Not sure who to believe…
Undated article from Swiss Re:

Spiegel said that weather-related losses were rising. “They amount to 40 billion USD at the moment,” he said. “Weather-related insured losses are rising and the intensity of weather-related events such as hurricanes is going up as well. We are integrating these risks in our pricing.”

http://www.swissre.com/rethinking/insurers_and_climate.html

Jimbo
Reply to  Clovis Marcus
October 4, 2014 1:46 pm

There is no data showing weather / climate becoming more extreme. As for hurricanes they are making up stories. Where is the data to back up their claims?

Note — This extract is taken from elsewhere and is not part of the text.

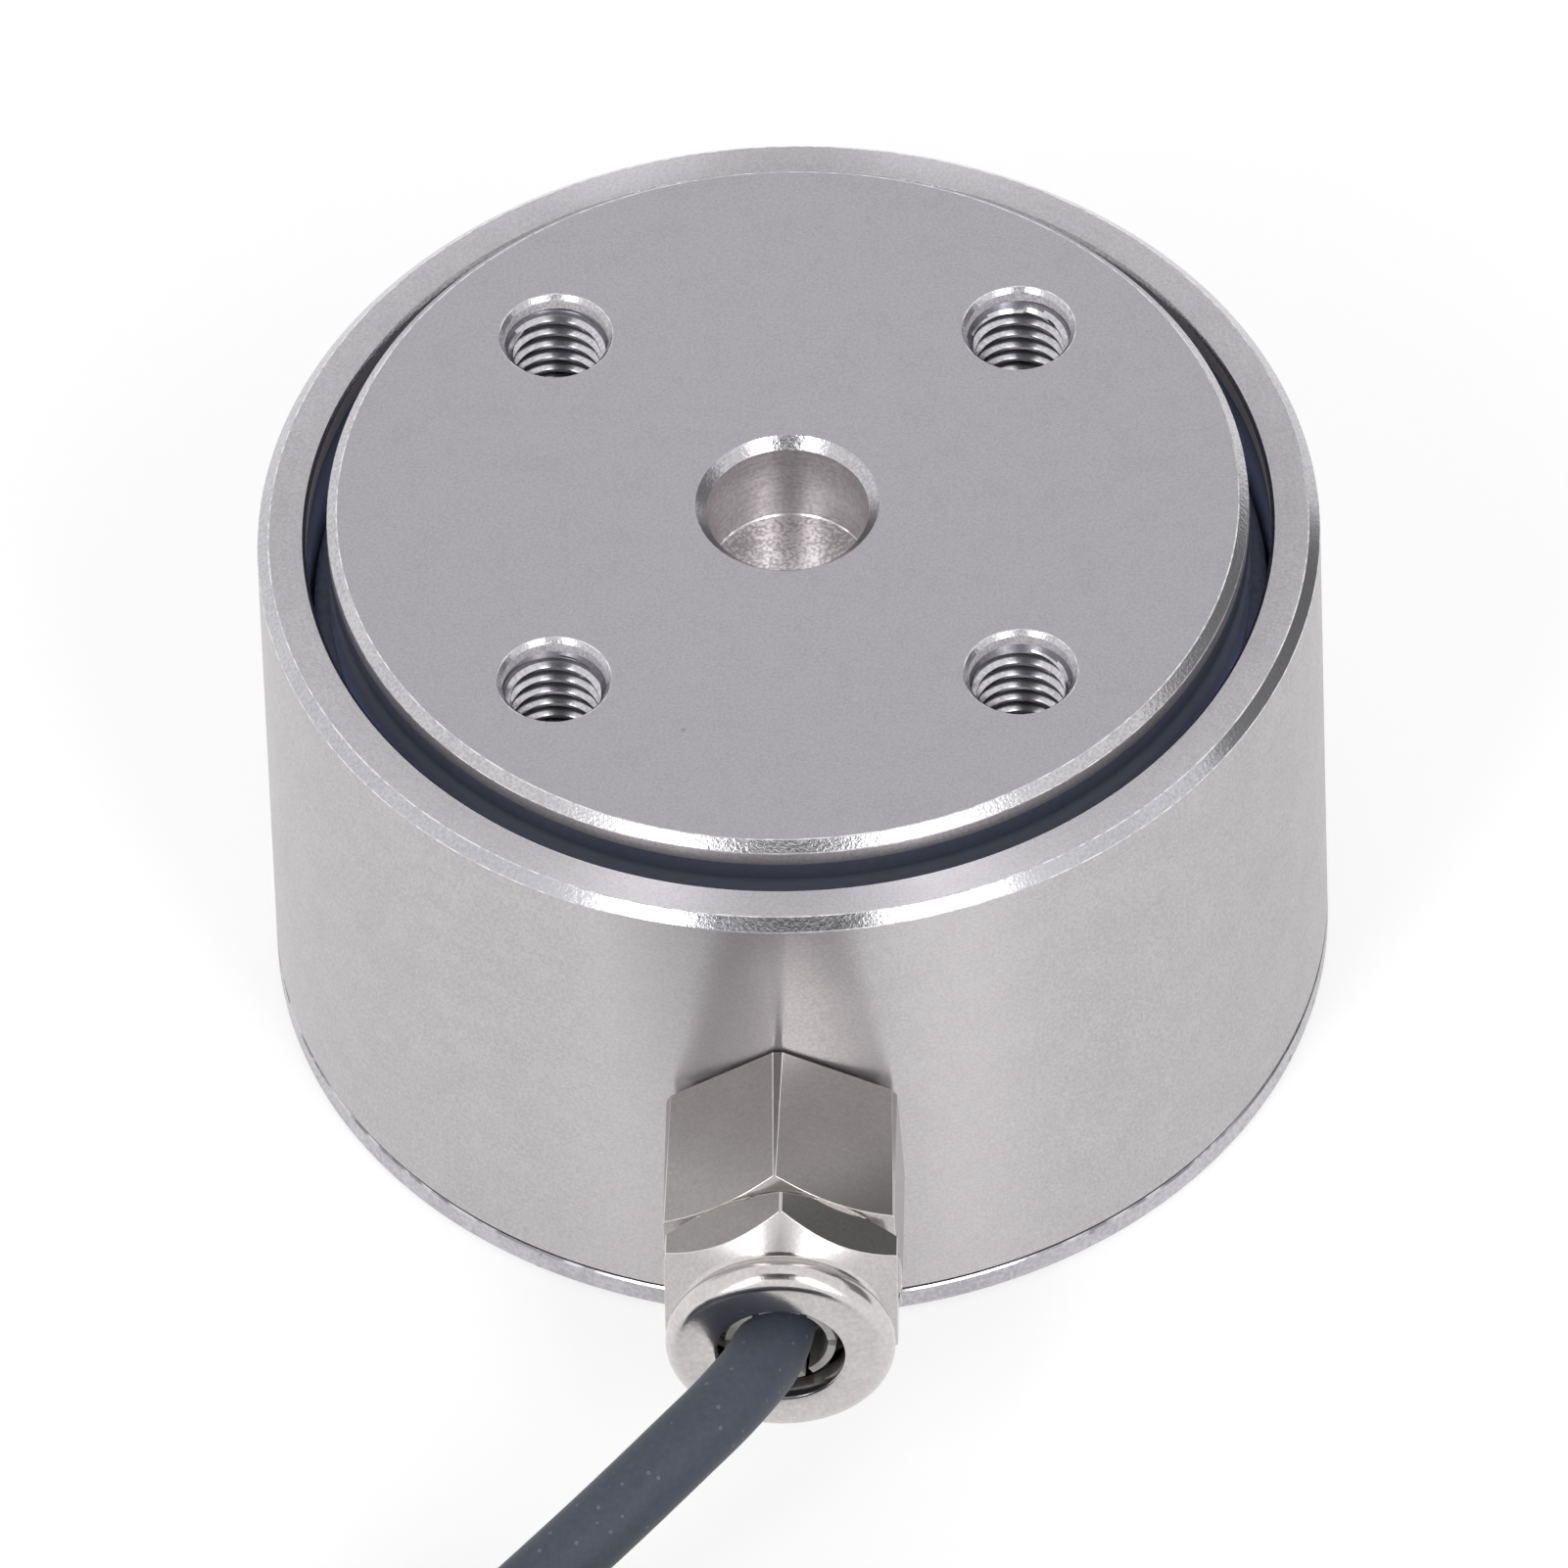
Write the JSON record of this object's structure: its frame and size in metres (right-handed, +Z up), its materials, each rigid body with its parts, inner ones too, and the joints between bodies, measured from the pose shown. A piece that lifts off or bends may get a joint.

September 30, 2014 10:48 am

Very interesting, good news as I fired Intact insurance agency for climate alarmism.
(They softened a bit in later communications - saying the industry had large losses, but were also whining about earthquake risk – hey! the risk of earthquakes on the west coast of North America has not changed significantly. (Slowly rising in areas that have not had a big one in centuries.)
Problem is that insurers, re-insurers and pools or whatever Lloyds is get complacent, they lower rates to get more business but the nature of insurance is they have to be able to cover large disasters like Super Storm Sandy.
Intact was so dumb as to offer out-of-Canada travel insurance for a low price with no restrictions on duration of trip. Just the thing snowbirds want – some stay the winter in AZ. Intact must have lost its shirt because they raised the price every year to roughly four times the original price.